The only primary sources for what some have come to call the Battle of the Dunes was a letter by Major Arent S. De Peyster to his British commander dated 8 January 1781, which reads:

 Sir: A Detachment consisting of sixteen men only, commanded by a half Indian named Jean Baptiste Hammelain, timed it so as to arrive at St. Joseph’s with Pack Horses, when the Indians were out on their first Hunt, an old Chief and his family excepted.  They took the Traders Prisoner, and carried off all the goods, consisting of at least Fifty Bales, and took the Route of Chicago.  Lieut. Dagreaux Du Quindre, who I had stationed near St. Joseph’s, upon being informed of it, immediately assembled the Indians, and pursued them as far as the petite Fort, a days Journey beyond the Riviere Du Chemin (Trail Creek) where on the 5th December, he summoned them to surrender; on their refusing to do it he ordered the Indians to attack them.  Without a loss of a man on his side, killed four, wounded two, and took seven Prisoners, the other Three escaped in the thick Wood.  I look upon these as Robbers and not Prisoners of war, having no commission that I can learn, other than an alleged verbal order.”

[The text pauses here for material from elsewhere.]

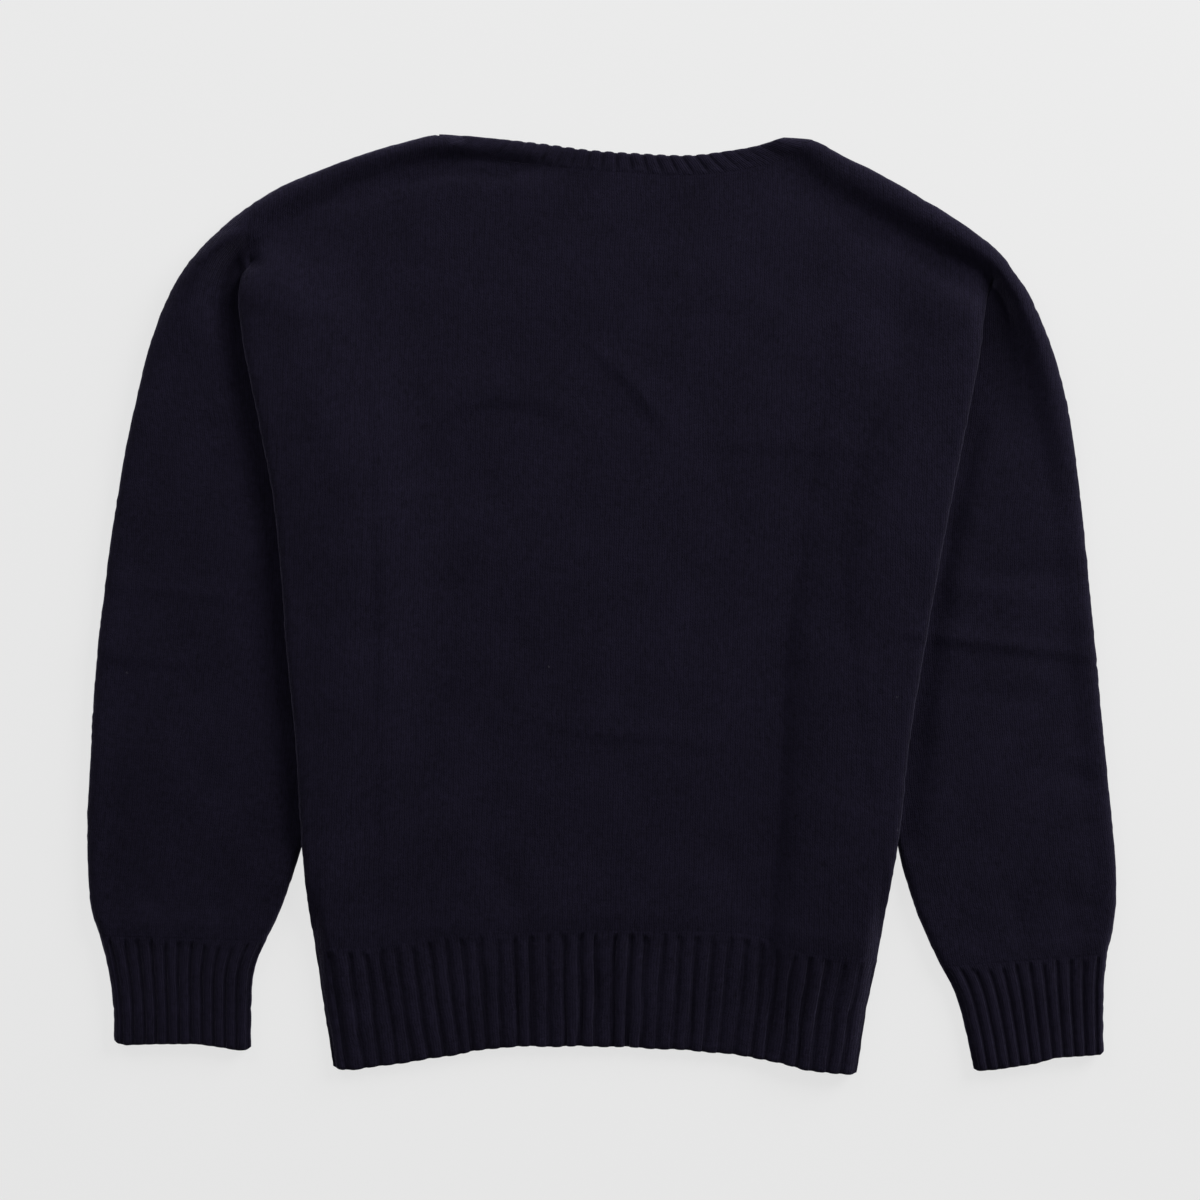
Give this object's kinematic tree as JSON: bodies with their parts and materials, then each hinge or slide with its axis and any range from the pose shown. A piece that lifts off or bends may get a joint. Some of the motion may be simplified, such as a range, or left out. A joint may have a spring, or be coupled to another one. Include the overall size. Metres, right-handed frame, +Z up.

 I am Sir, Your most obedient humble Servant.  Arent S. De Peyster
Toni and I got married exactly 50 years ago in St. Adelbert’s Church in the Richmond neighborhood of north Philadelphia.  There was a snowstorn that day, and old friend Paul Turk surprised us by driving in from Ohio, arriving just as the ceremony was starting.  Save for Toni’s brother and sisters, none of the wedding party was Catholic, something that gave the priest pause at rehearsal the evening before.  Where out-of-towners stayed I can’t recall, but after a Polish-style reception Toni and I had a room in a downtown hotel. The following day, we took off in Toni’s VW for California and then Hawaii.